«Para el justo no hay muerte, sino tránsito» (San Atanasio).
¡Qué hermoso sería si día a día comprendiéramos mejor esta realidad! En efecto, es así: si hemos centrado nuestra vida en nuestro Padre Celestial y le servimos con sinceridad, la muerte será el retorno a la casa de nuestro Padre, que nos espera. Y cada día que transcurre en nuestra vida terrenal nos acerca más a la eternidad.
“¿Dónde está, oh muerte, tu victoria? ¿Dónde está, oh muerte, tu aguijón?” (1Cor 15,55)–exclamamos en Pascua al celebrar la victoria de nuestro Señor.

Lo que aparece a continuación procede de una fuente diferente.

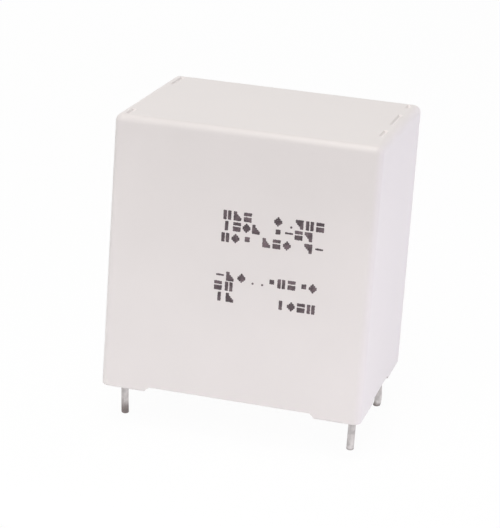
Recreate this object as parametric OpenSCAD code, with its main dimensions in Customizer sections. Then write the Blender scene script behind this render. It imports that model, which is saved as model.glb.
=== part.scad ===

San Atanasio, que prestó tan gran servicio a la Iglesia y desempeñó un papel decisivo para superar la herejía del arrianismo, nos deleita con otra frase que proclama la victoria de Jesús: «Cristo Resucitado convierte la vida de los hombres en una celebración ininterrumpida de la fe».
Por tanto, según las palabras del santo, nuestra muerte es un tránsito, un retorno a casa, hacia la cual debe orientarse toda nuestra vida. Esta certeza de ningún modo nos vuelve indiferentes frente a la vida terrenal, sino muy vigilantes, pues hemos de cumplir la tarea que se nos ha asignado. ¿Cómo podríamos cumplirla mejor que con la mirada puesta en el Padre, que nos otorga todas las gracias necesarias para ello? Escuchemos lo que dice san Pablo: “Me lanzo a lo que está por delante, corriendo hacia la meta, para alcanzar el premio al que Dios me llama desde lo alto en Cristo Jesús”(Fil 3,13c-14).
Cuanto más corramos hacia la meta, cuanto más enfocada esté nuestra vida en la eternidad y quede impregnada por Dios, más perderemos el miedo a nuestro último enemigo: la muerte. Incluso podremos alegrarnos ante la perspectiva de la muerte, que se nos convierte en un tránsito, sin por ello perder la vigilancia para cumplir nuestra misión en la tierra.